¿Vapor o esperanza?

Pero el agua salada no sacia la sed, solo la aumenta. ¿Acaso no sentimos esa sed que no se apaga, mientras el país se desangra por la corrupción y la violencia?

Vivimos en un país que busca la felicidad a cualquier precio. Pero ¿qué clase de felicidad estamos buscando? En las calles de Tegucigalpa y San Pedro Sula, en los pueblos y comunidades olvidadas, reina un aire de promesas rotas: corrupción que devora el futuro, crimen organizado que siembra miedo y desesperanza, y una clase política que a menudo vende humo en lugar de soluciones.

Es como si nos hubieran vendido una “felicidad de plástico”, brillante y tentadora, pero vacía como el vapor que describe el Eclesiastés: “¡Vanidad de vanidades, todo es vanidad!” (Ecl 1,2). La palabra hebrea original para “vanidad” es “hebel”, que significa “vapor”. Eso es lo que estamos viviendo: todo parece sólido, pero basta un soplo para desvanecerse. Nos prometen que si acumulamos dinero, poder o placer encontraremos la felicidad.

Pero el agua salada no sacia la sed, solo la aumenta. ¿Acaso no sentimos esa sed que no se apaga, mientras el país se desangra por la corrupción y la violencia? Frente a este vacío, el psicólogo Martin E.P. Seligman habla de tres caminos para ser feliz en su libro “La auténtica felicidad” (2002): la vida placentera (emociones positivas), la vida comprometida (usar nuestros talentos) y la vida significativa (usar esas fortalezas al servicio de algo más grande).

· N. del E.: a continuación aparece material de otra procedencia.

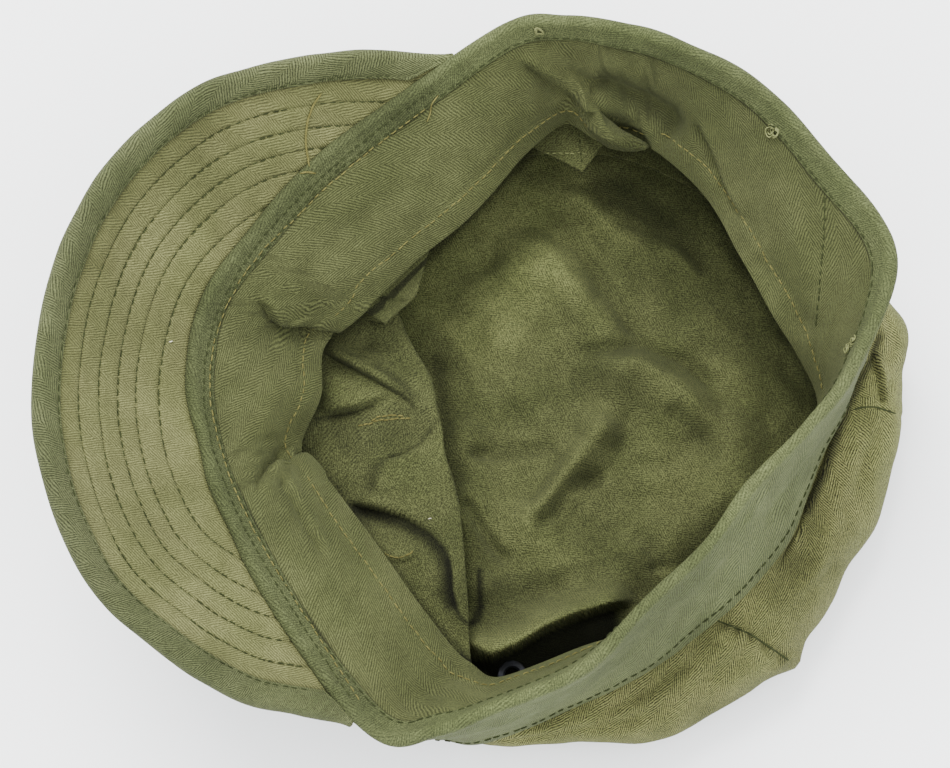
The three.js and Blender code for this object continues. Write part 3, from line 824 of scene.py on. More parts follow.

Este último camino nos da una pista: la verdadera felicidad no está en lo que podemos comprar ni en las promesas huecas de los políticos, sino en lo que podemos dar. Porque solo al salir de nosotros mismos encontramos sentido. Pero hay algo más profundo: el cristianismo nos propone un modelo de felicidad que no depende de la cuenta de banco ni de las encuestas políticas, o de los “likes” en Tik-tok o Instagram, sino de una persona: Jesucristo. Él dijo: “Yo soy el Camino, la Verdad y la Vida” (Jn 14,6). En Él, la felicidad no es de plástico: es participación en la Vida de Dios. Comienza aquí, en medio de las balas y la pobreza, pero se consumará en la eternidad. Se trata de una alegría que no depende de las circunstancias (buenas o malas), porque se sostiene en un Amor que no falla (Rom 8,38-39). Y aquí está el desafío para Honduras: el servicio. Servir no es solo ayudar: es imitar a Cristo, que vino a servir y no a ser servido (Mt 20,28). En un país herido por el egoísmo y el abuso de poder, necesitamos hondureños valientes que pierdan su vida por amor y la encuentren en el servicio (Mc 8,35). Porque en el sacrificio nace la alegría que el hedonismo jamás comprenderá.

Los mártires de nuestra historia y nuestra iglesia nos muestran que es posible sonreír en medio del dolor cuando se mira al Amor. Las fortalezas de nuestra gente no son adornos para la autoglorificación, sino dones para construir un país diferente. La fe, la esperanza y la caridad; la justicia, la fortaleza, la prudencia y la templanza son virtudes que necesitamos como el aire.

Así, el discipulado cristiano se convierte en una revolución de la esperanza para una nación que agoniza. ¿Queremos seguir viviendo en la ilusión de una felicidad de plástico o nos atrevemos a abrazar la vida plena? Cristo no promete un camino fácil, pero sí un camino que conduce a la resurrección.

Honduras necesita hombres y mujeres valientes dispuestos a convertir el vapor en esperanza. ¿Te atreves?